We threw our jigs in the water at the same time.  They sank.  As my jig neared the bottom I had a strong bite.  I pulled quickly and had a fish on the line.  It’s customary for the second fisherman to reel in his line, grab the net, and prepare to land his partner’s fish when he has a fish on.  As my partner began to do that he had a similar bite and an equal result.  We both had fish on.  It was a double.


“Do you need the net?” he asked.


“I think maybe.”  I had my rod tip up but it was way bent.  I was reeling and the fish felt heavy.


“Do you?”


“I can’t tell.  I’ll try to keep it on and help you.” My partner is a good fisherman.


He raised his rod high with his left hand, grabbed the net in the right, and waited as I brought the walleye to the surface and laid it in the water, pulling it headfirst towards him and the waiting net.  It was big.  I put my rod down, took the net from him and brought the fish into the boat.  He found his fish still on the line and began to reel it in as I got my fish off the jig and fumbled for the stringer. 


“Do you need the net?”


“I think I’m OK.”


With that he hoisted his fish, only a little smaller, into the boat.  It flopped on the bottom.


“Let me get him on the stringer for you.”

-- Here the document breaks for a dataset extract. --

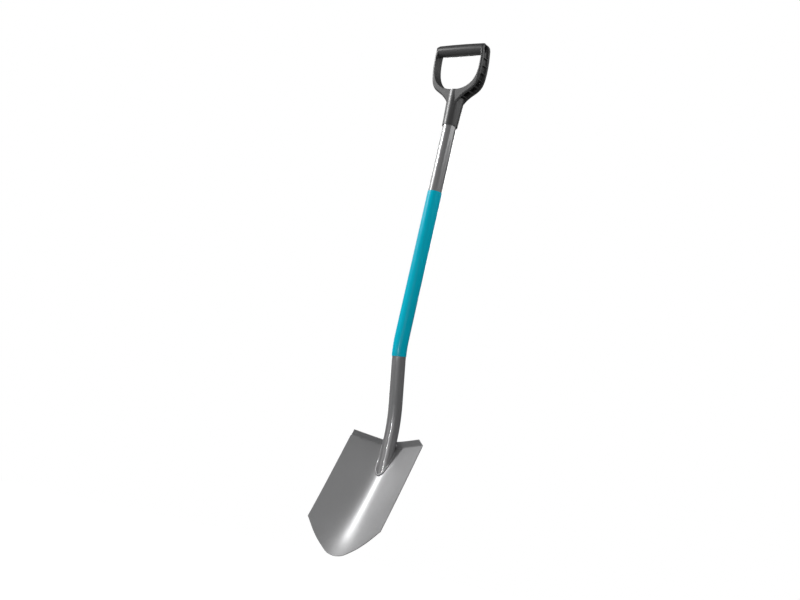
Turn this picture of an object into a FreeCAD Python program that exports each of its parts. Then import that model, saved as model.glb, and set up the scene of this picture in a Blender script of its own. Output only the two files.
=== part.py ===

“That’s good cause look where we are.”


In the excitement of the double catch the bow of our boat had been pulled toward the outflow.  Water flowed fast and loud on each side of a large rock not four feet away that marked the beginning of the rapids.  He threw the motor in reverse, revved the engine, and pulled us back to the safety of calmer water above the rapids.


“We gotta watch that.”   The guy is a master of understatement.  If we had gone through the rapids we might have gotten out, but not with the boat that was certain. 


I put the second fish on the stringer, tied it to the gunwale, and lowered them both into the water. 


“Let’s get some more.”


We dropped our jigs again.  My partner got the first strike this time and I was able to pull in my line and net his fish.  As he was getting it out of the net I dropped my jig and had another fish in seconds.


“Jesus Christ,” I said.


That’s the way it went.  At one point, as my partner was backing the boat away from the rapids for the third time, we decided to forget about putting the fish on the stringer and just leave them in the bottom of the boat.  Finally as the sun neared the horizon and fish collected at our feet, we stopped. 


“We have enough for tonight’s dinner and more,” my partner said.  “And we have to carry them back across that portage.  Let’s leave the rest of them in the lake.” 


That’s what we did.  The fish never stopped biting.  We stopped fishing.  The sun was setting when we reached our boat at the other end of the portage.  Our friends, worried at our late return, assumed one of two things when we were so late; we ran out of gas or were otherwise in trouble, or we had gotten ourselves into a serious bunch of fish.  Hearing our motor across the lake, relieved, they realized it was the latter.  When we docked at the cabin and killed the motor the sun was gone.  I’d never caught that many fish that fast in my life.  It was a good day.


After a big fish dinner I put on bug spray and went out to the picnic table on the deck with two perhaps three fingers of Bushmills whiskey and a cigar.  I knew the moon would rise about where the sun had come up that morning.  It was very dark.  When I puffed on the cigar the end glowed red in front of my face.  It was so quiet.
You never know about the future.  You expect to come back next year but something else may be in store for you.  Life changes in unexpected ways.  After a while the sky brightened in the east and the moon glowed through the pines on the opposite shore.  When it rose above the trees a narrow white path of moonlight appeared.  It stretched clear across the water, lighting the small ripples in its path.  White light on the lake danced and sparkled all the way to the shore in front of the cabin where I sat.  The silence was broken by the far away cry of a loon.  I closed my eyes.